People also have many kind words for ‘A Christmas Story’, which I also have a lot of affection for many reasons, mainly because I tried for ten years to get it done. Someone actually bought the actual house where we shot and turned it into a museum. It had that many people come by just to see it.

But those two certainly, and I have enormous affection for getting to work with Arthur Miller on ‘American Clock’. THE Arthur Miller. I grew up in theater and he’s the playwright of America. So those three certainly, but there was no film I didn’t have fun doing and enjoy working on.

Is there something you haven’t done but would like to do? A pet project you haven’t gotten to yet but hope to?

I have two, yeah. I have a science fiction film from an original screenplay I’ve written called “Lost in the Stars”. It’s not Star Wars-type fantasy, it’s more reality/fantasy. It’s about a ship that was marooned on another planet where the denizens are quite horrible creatures. They captured this ship and get into all their tapes and computers and learn our history and turn themselves into the Roman Circus. When our rescue ship crash lands, the creatures have a Roman coliseum and they become the gladiators.

The other one is a western. Akira Kurosawa was a big fan of mine, of ‘Black Christmas’ and ‘Murder By Decree’. In the early Eighties he tried to do a film together with me, produced for him over there and it was called “RAN”. Kurosawa wrote the short version of it and I’m writing the longer version and I’m putting that together right now.

It’s an adventure story starting with Thomas Jefferson and his illegitimate children with his black mistress. She has children again herself, and they have the grandchildren… A blonde god who goes to Montana to the Montana war.
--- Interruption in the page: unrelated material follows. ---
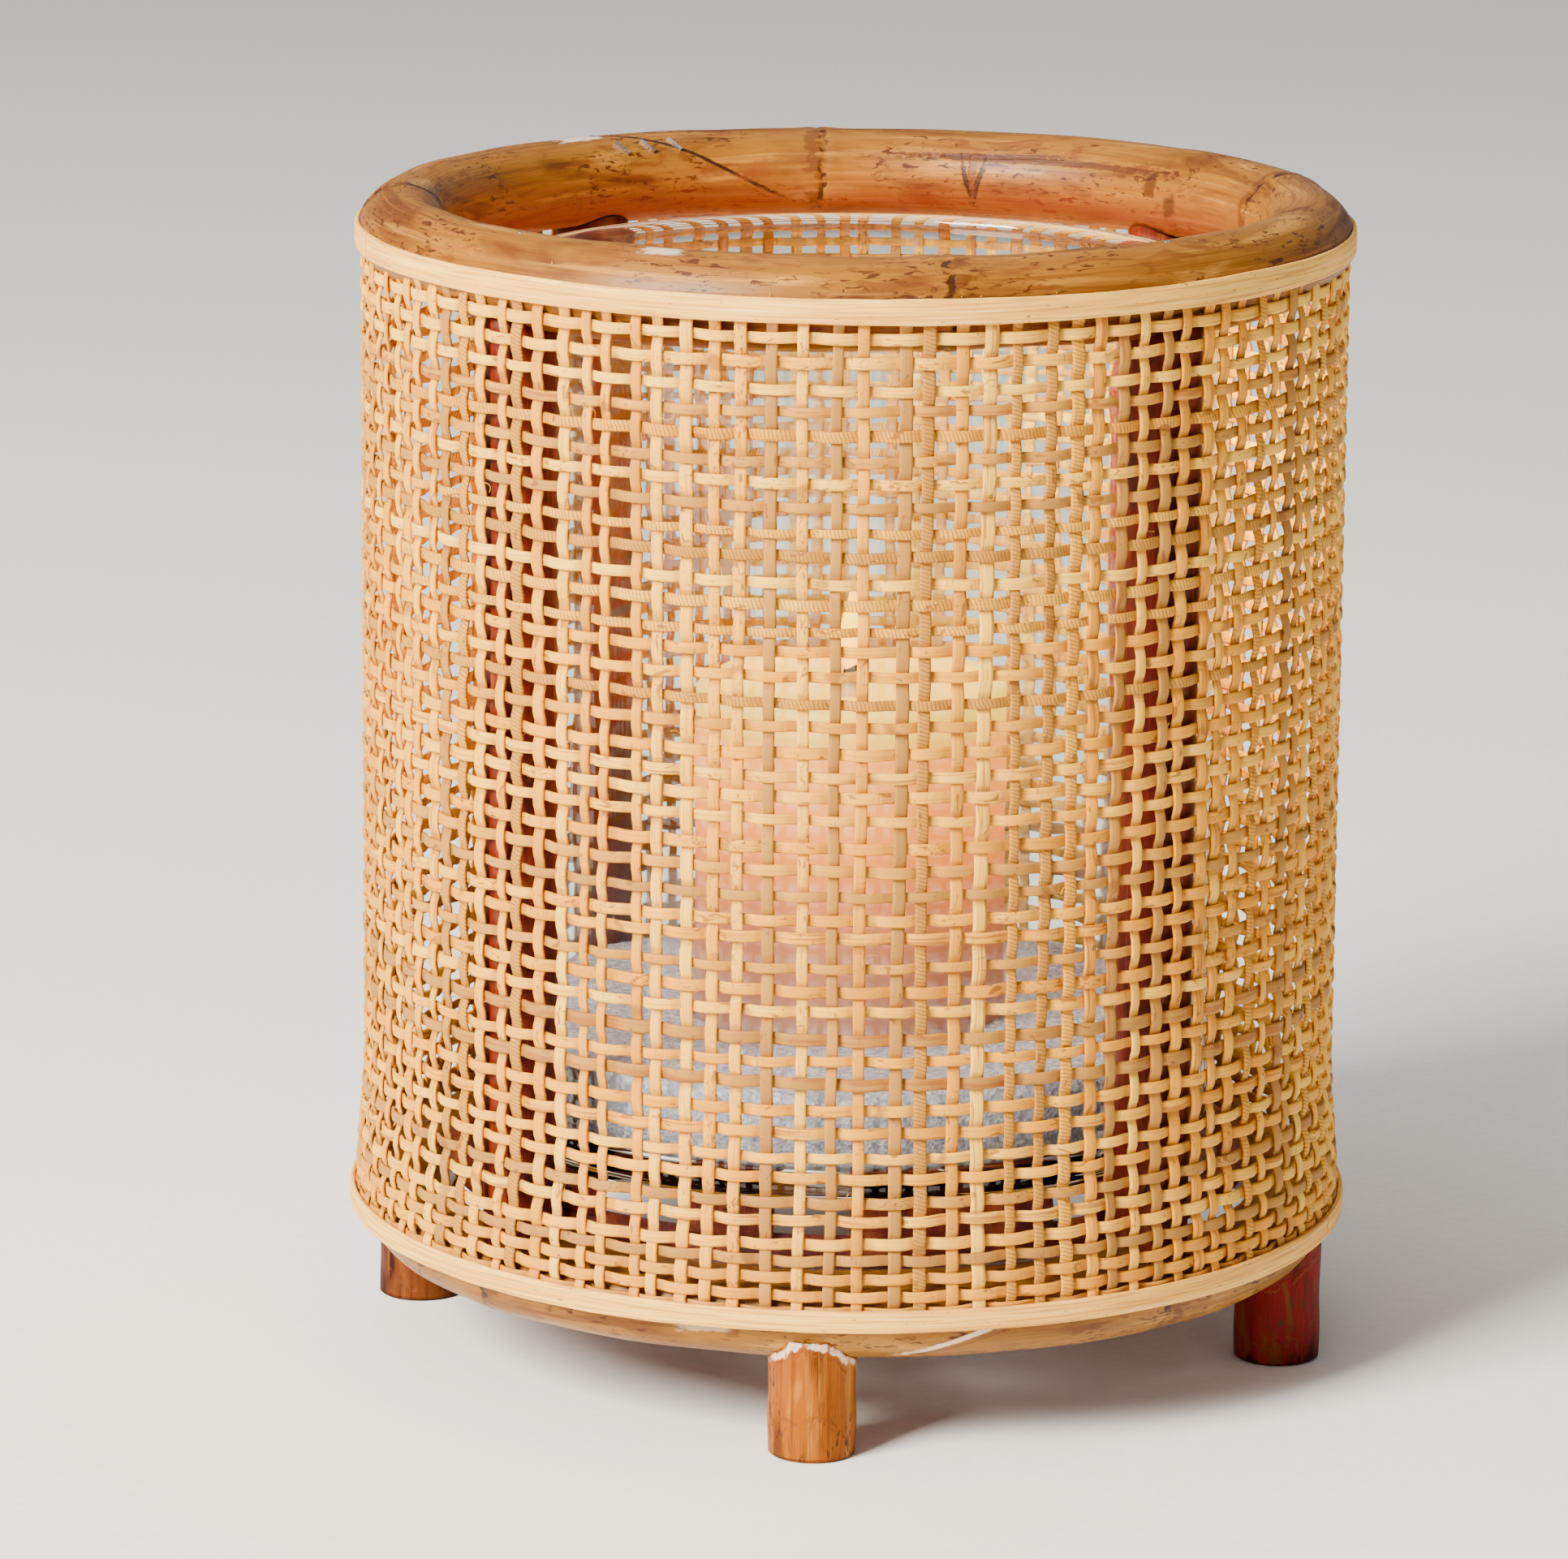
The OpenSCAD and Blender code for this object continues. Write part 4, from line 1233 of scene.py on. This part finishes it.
class LANTERN_OT_stage(bpy.types.Operator):
    """Sets the pale floor, the soft lights and the camera"""

    bl_idname = "lantern.stage"
    bl_label = "Floor, lights and camera"

    def execute(self, context):
        scene = context.scene
        bm = bmesh.new()
        bmesh.ops.create_grid(bm, x_segments=24, y_segments=24, size=9)
        floor = finished(bm, "floor")
        material, tree, shader = new_material("pale studio board")
        coords = add_node(tree, "ShaderNodeTexCoord").outputs["Object"]
        tooth = noise(tree, coords, (3, 3, 3), 3)
        share = add_node(tree, RANGE, [tooth, 0.3, 0.7], **SMOOTH)
        rough = add_node(tree, RANGE, [tooth, 0.3, 0.7, 0.75, 0.9], **SMOOTH)
        base = painted(tree, linear("#FBFAF8"), (share, 1.0, "#F6F4F1"))
        wire(tree, shader, {"Base Color": base, "Roughness": rough})
        floor.data.materials.append(material)
        world = bpy.data.worlds.new("studio")
        scene.world = world
        world.use_nodes = True
        wire(world.node_tree, world.node_tree.nodes["Background"],
             {"Color": linear("#F3F1EE"), "Strength": 0.4})
        middle = Vector((0, 0, 0.14))
        for name, place, size, energy, colour in (
                ("key softbox", (-1.75, -1.75, 1.7), 1.2, 335, "#FFF8EC"),
                ("fill softbox", (1.9, -1.5, 0.9), 1.8, 1, "#FFF0DC"),
                ("top softbox", (-0.2, 0.7, 2.1), 1.5, 9, "#FFFFFF")):
            light = bpy.data.lights.new(name, "AREA")
            light.shape = "SQUARE"
            light.size = size
            light.energy = energy
            light.color = linear(colour)[:3]
            lamp = linked(name, light)
            lamp.location = place
            lamp.rotation_euler = (middle - Vector(place)).to_track_quat("-Z", "Y").to_euler()
        camera = bpy.data.cameras.new("camera")
        camera.lens = CAMERA_LENS
        camera.sensor_width = 36
        camera.clip_start, camera.clip_end = 0.1, 30
        eye = linked("camera", camera)
        eye.location = CAMERA_PLACE
        aim = (Matrix.Rotation(math.radians(CAMERA_PAN), 4, "Z")
               @ Matrix.Rotation(math.radians(90 - CAMERA_DOWN), 4, "X")
               @ Matrix.Rotation(math.radians(CAMERA_ROLL), 4, "Z"))
        eye.rotation_euler = aim.to_euler()
        scene.camera = eye
        return {"FINISHED"}


OPERATORS = (LANTERN_OT_stage, LANTERN_OT_hoops, LANTERN_OT_bindings, LANTERN_OT_weave,
             LANTERN_OT_loose_fibres, LANTERN_OT_posts, LANTERN_OT_feet, LANTERN_OT_base,
             LANTERN_OT_fastenings, LANTERN_OT_glass, LANTERN_OT_sand, LANTERN_OT_candle,
             LANTERN_OT_flame)


class LANTERN_PT_panel(bpy.types.Panel):
    """Lists the lantern's sizes, colours and pieces"""

    bl_label = "Candle lantern"
    bl_idname = "LANTERN_PT_panel"
    bl_space_type = "VIEW_3D"
    bl_region_type = "UI"
    bl_category = "Lantern"

    def draw(self, context):
        for group in (context.scene.lantern_sizes, context.scene.lantern_colours):
            for name in group.__annotations__:
                self.layout.prop(group, name)
        for operator in OPERATORS:
            self.layout.operator(operator.bl_idname)


CLASSES = (LanternSizes, LanternColours, *OPERATORS, LANTERN_PT_panel)


def register():
    for item in CLASSES:
        bpy.utils.register_class(item)
    bpy.types.Scene.lantern_sizes = bpy.props.PointerProperty(type=LanternSizes)
    bpy.types.Scene.lantern_colours = bpy.props.PointerProperty(type=LanternColours)


def unregister():
    del bpy.types.Scene.lantern_colours
    del bpy.types.Scene.lantern_sizes
    for item in reversed(CLASSES):
        bpy.utils.unregister_class(item)


def main():
    register()
    for operator in OPERATORS:
        group, name = operator.bl_idname.split(".")
        getattr(getattr(bpy.ops, group), name)()


if __name__ == "__main__":
    main()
It’s really the whole early American history, not done as a Japanese film but somewhat in that style.

I think science fiction and westerns are the only two genres you haven’t dabbled in.

That’s correct. I almost did science fiction but not quite. I started a western but I left the film.

Well, thank you sir for taking the time to talk with us. I’m personally a big fan and this was a quite a thrill for me.

Thank you, it was a pleasure talking to you!